I watched Bottoms.
- Maria Isabel Nieves Bosch
- Sep 16, 2023
- 2 min read
Although I do not agree with the ratings, I enjoyed watching girls fight boys.
Directed and cowritten by Emma Seligman, the R rated comedy Bottoms (2023) takes place in the early 2000s (mostly made evident by the use of a Motorola flip phone) and centers on two unpopular queer best friends, PJ and Josie. Both friends start an all-girls fighting club to become popular and date the hottest girls in school, Isabel and Britanny. The movie delivers lots of jokes, well suited for a Gen Z audience, and also puts queerness on the spotlight, celebrating diversity in a fun, humorous yet absurd story. High school stereotypes fuel the jokes in the script and the world building allows for extreme situations to appear normal.
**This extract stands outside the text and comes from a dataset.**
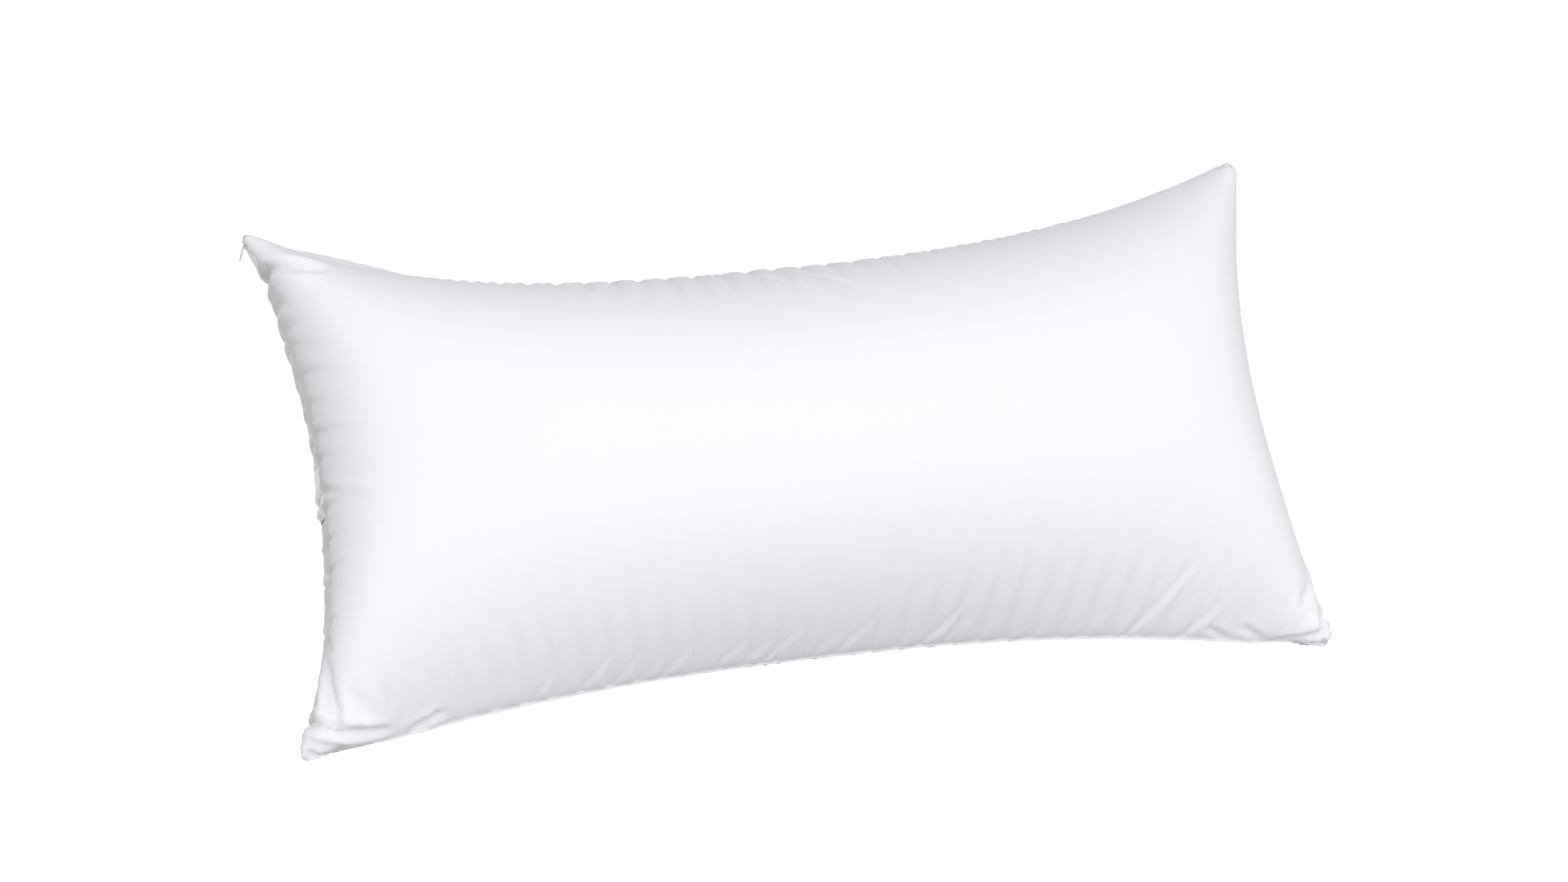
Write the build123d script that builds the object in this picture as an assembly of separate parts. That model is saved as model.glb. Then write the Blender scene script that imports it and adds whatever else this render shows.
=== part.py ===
from build123d import *
import math
import os

# A 40 x 80 cm bed pillow: two panels of down-proof cotton sewn together on all four sides and
# stuffed with loose fibre. It lies on its back panel. +X runs along its length and +Z is up.
# The origin is at the middle of its footprint, on the surface it lies on. Lengths are in mm.

# Stuffed size, corner to corner
LENGTH = 745.0
WIDTH = 374.0
CROWN_HEIGHT = 118.0  # top of the front panel above the seam
BELLY_DEPTH = 118.0  # bottom of the back panel below the seam, before its weight flattens it
SEAM_HEIGHT = 108.0  # the seam above the surface that the pillow lies on

# How far the stuffing pulls the middle of each side in, and how flat that middle stays
FAR_PULL = 53.0
NEAR_PULL = 32.0
LEFT_PULL = 31.0
RIGHT_PULL = 26.0
LONG_SIDE_FLATNESS = 2.7
SHORT_SIDE_FLATNESS = 2.2
CROWN_FLATNESS = 3.0  # how flat the crown stays along the length

# Cloth and filling
CLOTH = 0.6
FILL_GAP = 0.8  # between the fibre and the cloth, at the crown and underneath
FILL_INSET = 6.0  # the fibre stops this far short of the seams
SEAM_GAP = 0.6  # between the fibre and the sewn edges inside

# Seams: both panels' edges are turned in, held by a row of stitches, and overlocked
SEAM_ALLOWANCE = 10.0
CORNER_TRIM = 40.0  # the allowances are cut away this near to a corner
STITCH_LINE = 4.0  # the row of stitches, in from the edge
THREAD = 0.5
OVERLOCK_WIDTH = 4.0
OVERLOCK_THREAD = 0.4
THREAD_GAP = 0.05  # between a thread and the cloth that it lies on

# Overlock chain left hanging at one corner
TAIL_LENGTH = 18.0
TAIL_WIDTH = 1.6
TAIL_THICKNESS = 1.0
TAIL_LEAN = 32.0  # degrees out from the short side

# Care label, folded in two and caught in the closing seam, hanging against the back panel
LABEL_WIDTH = 36.0
LABEL_DROP = 30.0
LABEL_CLOTH = 0.15
LABEL_OFFSET = 0.0  # along the closing side, from its middle
LABEL_STAND_OFF = 0.6  # clear of the seam's edge
LABEL_TUCK = 8.0  # caught between the allowances

HALF_LENGTH = LENGTH / 2
HALF_WIDTH = WIDTH / 2
SPANS_LONG = 28
SPANS_WIDE = 20
SIDE_POINTS = 21

# Each side: does it run along the length, and is it on the positive side
SIDES = {
    "far": (True, 1),
    "near": (True, -1),
    "right": (False, 1),
    "left": (False, -1),
}
CLOSING_SIDE = "left"


def between(low, high, place):
    """The value at a place from -1, where it is low, to 1, where it is high."""
    return (low * (1 - place) + high * (1 + place)) / 2


def outline_point(u, v, inset=0.0):
    """A place inside the seam outline; u and v run from -1 to 1 along the length and the width."""
    bow_x = 1 - abs(v) ** SHORT_SIDE_FLATNESS
    bow_y = 1 - abs(u) ** LONG_SIDE_FLATNESS
    reach_x = HALF_LENGTH - inset
    reach_y = HALF_WIDTH - inset
    x = between(LEFT_PULL * bow_x - reach_x, reach_x - RIGHT_PULL * bow_x, u)
    y = between(NEAR_PULL * bow_y - reach_y, reach_y - FAR_PULL * bow_y, v)
    return x, y


def dome(rise, inset=0.0, base_height=SEAM_HEIGHT):
    """A solid with a flat base in the seam outline, bulging by rise, which is negative downwards."""
    rows = []
    for i in range(SPANS_LONG + 1):
        u = -math.cos(math.pi * i / SPANS_LONG)
        along = math.sqrt(max(0.0, 1 - abs(u) ** CROWN_FLATNESS))
        row = []
        for j in range(SPANS_WIDE + 1):
            angle = math.pi * j / SPANS_WIDE
            x, y = outline_point(u, -math.cos(angle), inset)
            row.append((x, y, base_height + rise * along * abs(math.sin(angle))))
        rows.append(row)
    skin = Face.make_surface_from_array_of_points(rows, tol=0.001, min_deg=3, max_deg=5)
    base = Face(Wire(skin.outer_wire().edges()))
    return Solid(Shell([skin, base]))


def above(height):
    """Everything over a level, as a block far larger than the pillow."""
    return Pos(0, 0, height) * Box(
        2 * LENGTH, 2 * WIDTH, 2 * LENGTH, align=(Align.CENTER, Align.CENTER, Align.MIN)
    )


def side_line(side, inset):
    """A curve along one side, parallel to the seam outline, that stops short of both corners."""
    along_length, sign = SIDES[side]
    half = HALF_LENGTH if along_length else HALF_WIDTH
    reach = 1 - CORNER_TRIM / half
    points = []
    for i in range(SIDE_POINTS):
        s = reach * (2 * i / (SIDE_POINTS - 1) - 1)
        u, v = (s, sign) if along_length else (sign, s)
        points.append(outline_point(u, v, inset))
    return Spline(*points)


def side_strip(side, outer, inner, low, high):
    """A flat strip along one side, between two insets from the edge and two heights."""
    edge = side_line(side, outer)
    inside = side_line(side, inner)
    ends = [Line(edge @ 0, inside @ 0), Line(edge @ 1, inside @ 1)]
    face = Face(Wire([edge, inside, *ends]))
    if face.normal_at().Z < 0:
        face = -face
    return Pos(0, 0, low) * extrude(face, high - low, dir=(0, 0, 1))


def panel(rise, floor):
    """One panel: a skin of cloth with its four seam allowances turned in along the seam plane."""
    up = math.copysign(1, rise)
    skin = dome(rise)
    hollow = dome(rise - up * CLOTH, CLOTH)
    if floor:
        skin = skin & above(0)
        hollow = hollow & above(CLOTH)
    shell = skin - hollow
    low, high = sorted((SEAM_HEIGHT, SEAM_HEIGHT + up * CLOTH))
    for side in SIDES:
        shell = shell + side_strip(side, CLOTH / 2, SEAM_ALLOWANCE, low, high)
    return shell


def seam_thread(side):
    """The row of seam stitches: the needle thread over the allowances, the looper thread under."""
    start = CLOTH + THREAD_GAP
    rows = []
    for up in (1, -1):
        low, high = sorted((SEAM_HEIGHT + up * start, SEAM_HEIGHT + up * (start + THREAD)))
        rows.append(side_strip(side, STITCH_LINE, STITCH_LINE + THREAD, low, high))
    return Compound(children=rows)


def overlock(side):
    """Thread wrapped over the raw edges of both allowances, as one folded band."""
    inner = SEAM_ALLOWANCE + THREAD_GAP
    outer = SEAM_ALLOWANCE - OVERLOCK_WIDTH
    half = CLOTH + THREAD_GAP + OVERLOCK_THREAD
    gap = CLOTH + THREAD_GAP
    wrap = side_strip(side, inner, inner + OVERLOCK_THREAD, SEAM_HEIGHT - half, SEAM_HEIGHT + half)
    upper = side_strip(side, outer, inner + THREAD_GAP, SEAM_HEIGHT + gap, SEAM_HEIGHT + half)
    lower = side_strip(side, outer, inner + THREAD_GAP, SEAM_HEIGHT - half, SEAM_HEIGHT - gap)
    return wrap + upper + lower


def outline_face(inset):
    """The flat area inside the seam outline, moved in by inset."""
    corners = [(-1, -1), (1, -1), (1, 1), (-1, 1)]
    edges = []
    for (u0, v0), (u1, v1) in zip(corners, corners[1:] + corners[:1]):
        steps = [i / (SIDE_POINTS - 1) for i in range(SIDE_POINTS)]
        points = [outline_point(u0 + (u1 - u0) * s, v0 + (v1 - v0) * s, inset) for s in steps]
        edges.append(Spline(*points))
    return Face(Wire(edges))


def fibre_fill():
    """The stuffing: two bulging halves and a narrower waist that leaves room for the sewn edges."""
    clear = CLOTH + FILL_GAP
    waist = CLOTH + THREAD_GAP + THREAD + SEAM_GAP
    depth = SEAM_ALLOWANCE + THREAD_GAP + OVERLOCK_THREAD + SEAM_GAP
    upper = dome(CROWN_HEIGHT - clear - waist, FILL_INSET, SEAM_HEIGHT + waist)
    lower = dome(clear + waist - BELLY_DEPTH, FILL_INSET, SEAM_HEIGHT - waist) & above(clear)
    middle = Pos(0, 0, SEAM_HEIGHT - waist) * extrude(outline_face(depth), 2 * waist, dir=(0, 0, 1))
    return upper + middle + lower


def thread_tail():
    """The overlock chain that runs off the far left corner and hangs beside it."""
    corner_x, corner_y = outline_point(-1, 1)
    chain = Box(TAIL_WIDTH, TAIL_LENGTH, TAIL_THICKNESS, align=(Align.CENTER, Align.MAX, Align.CENTER))
    return Pos(corner_x - TAIL_WIDTH / 2, corner_y, SEAM_HEIGHT) * Rot(0, 0, -TAIL_LEAN) * chain


def label_tab():
    """The end of the label that is sewn in, under the seam plane."""
    x, y = outline_point(-1, LABEL_OFFSET / HALF_WIDTH)
    reach = LABEL_STAND_OFF + LABEL_TUCK
    tab = Box(reach, LABEL_WIDTH, 2 * LABEL_CLOTH, align=(Align.MIN, Align.CENTER, Align.MAX))
    return Pos(x - LABEL_STAND_OFF, y, SEAM_HEIGHT) * tab


def care_label():
    """A blank folded label: a tab caught in the closing seam, and two layers hanging below it."""
    x, y = outline_point(-1, LABEL_OFFSET / HALF_WIDTH)
    layers = Box(
        2 * LABEL_CLOTH, LABEL_WIDTH, LABEL_DROP, align=(Align.MAX, Align.CENTER, Align.MAX)
    )
    return Pos(x - LABEL_STAND_OFF, y, SEAM_HEIGHT) * layers + label_tab()


def pieces():
    """Every physical piece, by name."""
    made = {
        "front_ticking": panel(CROWN_HEIGHT, floor=False),
        "back_ticking": panel(-BELLY_DEPTH, floor=True) - label_tab(),
        "fibre_fill": fibre_fill(),
        "thread_tail": thread_tail(),
        "care_label": care_label(),
    }
    for side in SIDES:
        name = "closing_seam_thread" if side == CLOSING_SIDE else f"seam_thread_{side}"
        made[name] = seam_thread(side)
        made[f"overlock_{side}"] = overlock(side)
    return made


os.makedirs("parts", exist_ok=True)
for node, shape in pieces().items():
    export_step(shape, f"parts/{node}.step")
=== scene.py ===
import math

import bpy
import numpy as np
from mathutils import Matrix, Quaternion, Vector, noise


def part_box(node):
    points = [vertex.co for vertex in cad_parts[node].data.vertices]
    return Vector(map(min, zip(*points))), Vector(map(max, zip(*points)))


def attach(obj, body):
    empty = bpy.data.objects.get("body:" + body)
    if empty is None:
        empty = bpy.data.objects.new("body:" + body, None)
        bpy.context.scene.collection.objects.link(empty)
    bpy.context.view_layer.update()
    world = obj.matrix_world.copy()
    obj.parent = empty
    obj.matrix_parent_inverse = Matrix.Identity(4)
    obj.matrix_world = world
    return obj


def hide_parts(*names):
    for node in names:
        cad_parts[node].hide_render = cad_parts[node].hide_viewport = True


# A stuffed bed pillow: two cotton panels are simulated as one sewn and inflated bag, and the
# seam, its threads, the stuffing and the care label are built round the result. In metres.

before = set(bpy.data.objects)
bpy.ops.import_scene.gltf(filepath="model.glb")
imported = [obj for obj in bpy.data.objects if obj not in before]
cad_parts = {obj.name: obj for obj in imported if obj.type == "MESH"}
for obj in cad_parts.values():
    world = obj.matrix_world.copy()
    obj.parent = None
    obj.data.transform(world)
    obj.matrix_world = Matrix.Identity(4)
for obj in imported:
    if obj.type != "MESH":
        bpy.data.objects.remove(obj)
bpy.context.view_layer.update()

# ---------------------------------------------------------------- sizes, from the frame

front_low, front_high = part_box("front_ticking")
back_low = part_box("back_ticking")[0]
HALF_LENGTH = (front_high[0] - front_low[0]) / 2
HALF_WIDTH = (front_high[1] - front_low[1]) / 2
SEAM_HEIGHT = front_low[2]
FLOOR = back_low[2]
CROWN_HEIGHT = front_high[2] - SEAM_HEIGHT
BELLY_DEPTH = SEAM_HEIGHT - FLOOR

# ---------------------------------------------------------------- the cloth

CLOTH_LENGTH = 0.8  # each panel as cut, between its seam lines
CLOTH_WIDTH = 0.4
ALLOWANCE = 0.010
CLOTH_THICKNESS = 0.00025

# How the stuffing pulls each side in: how far, where along the side (-1 to 1) it is furthest in,
# and how flat the curve is on each side of that place.
SIDES = {
    "far": dict(pull=0.056, middle=-0.22, before=2.85, after=3.0),
    "near": dict(pull=0.0315, middle=0.07, before=2.5, after=2.05),
    "left": dict(pull=0.0403, middle=-0.43, before=1.7, after=3.2),
    "right": dict(pull=0.0358, middle=0.15, before=2.8, after=1.5),
}
# Each ear: its place as signs of x and y, how narrow its neck is drawn, and how far its tip lifts.
EARS = {
    "far_left": dict(x=-1, y=1, pinch=0.80, lift=0.004),
    "far_right": dict(x=1, y=1, pinch=0.0, lift=0.0),
    "near_right": dict(x=1, y=-1, pinch=0.30, lift=0.002),
    "near_left": dict(x=-1, y=-1, pinch=0.50, lift=0.006),
}
EAR_NECK = 0.032  # the neck's distance from the tip, along the edge
EAR_NECK_WIDTH = 0.018
EAR_LIFT_REACH = 0.05
EAR_ROUNDING = 0.006  # over which the whole seam line is smoothed
EAR_BLUNTNESS = 0.013  # over which it is smoothed at the tips
EAR_BLUNT_REACH = 0.024
EAR_REACH = 0.006  # the tips stand out this much before they are rounded

# Solver levels, coarse to fine: rounds, how strongly the seam is held to its line, how much the
# cloth resists being pushed together, how much it resists bending over two cells, and how far
# its points are shaken first, so that it can buckle.
LEVELS = [
    dict(rounds=400, hold=0.3, push=0.0, bend=0.0, shake=0.0),
    dict(rounds=200, hold=0.2, push=0.0, bend=0.0, shake=0.0),
    dict(rounds=150, hold=0.1, push=0.0, bend=0.0, shake=0.0),
    dict(rounds=45, hold=0.2, push=0.15, bend=0.02, shake=0.0002),
]
BEND_SPAN = 2
COARSE_CELLS = (38, 19)
PRESSURE = 2e-5  # how far the stuffing pushes a coarse cell out in one round
SHEAR = 0.1
DAMPING = 0.9
LAST_DAMPING = 0.63  # over the settling share of each level's rounds
SETTLING_SHARE = 0.3
RESTING_HEIGHT = 0.0005  # points this near the floor aren't shaken
STARTING_SHARE = 0.95  # of the final height, which the cloth starts from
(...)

The football players dress in their sport uniforms in every scene, making fun at the overhyped glorification of school jocks by presenting these characters as divas and dramatic. The school staff displays indifference to the status quo of the student body, like the principal, or act as hippie, irresponsible, yet helpful allies, like Mr. G. In other words, none of the adults act as mature, fair, and responsible role-models; they simply add to the absurdity of the school's exaggerated and toxic environment. Overall, although the jokes are fun and the world-building feels refreshing, there isn't a balance between ridiculous characters and sensible characters, everybody behaves illogically, taking away any grounding for flaws, failures, and growth to develop within the characters.
Sometimes, I became detached from the story since a few subplots and minor characters are not entirely weaved into the story. For example, the affair between the popular quarterback, Jeff, and Hazel's mom does unfold well within the story: Why Hazel's mother? Who is Hazel's mother? Why does she matter? When the girls help Isabel get revenge on Jeff for cheating on her, the intention behind the affair gets clearer for the members of the fighting club to bond. However, they don't fight Jeff, which would have been the suited response since the girls "bond" by fighting each other and now they had reason to fight the annoying quarterback as a unified team. Instead, they try to vandalize Jeff's house (unsuccessfully), Josie tries to kiss Isabel (unsuccessfully), and Hazel manages to blow up Jeff's car. These separate and divided actions do not tie the group together but reflect the group's disconnection.
The girls' fighting club does not appear to be a unit because the story does not have them work in unison until the final scene, when they team up to save Jeff. I loved this last scene since the film cleverly flips the expectation of girls playing football when Josie carries Jeff (as a player carries the ball) while the others fight (and kill) the rival team. Football is a contact, hypermasculine, and aggressive sport, consequently the girls' fighting club stands a chance at beating (figuratively and literally) the opposing team, which also illustrates the theme of the film: girls can fight.
The film captures the disjunction between girls' strength and boys' virility to challenge the socially constructed "nature" of both genders. However, in a world of absurdity, why should this be any less absurd?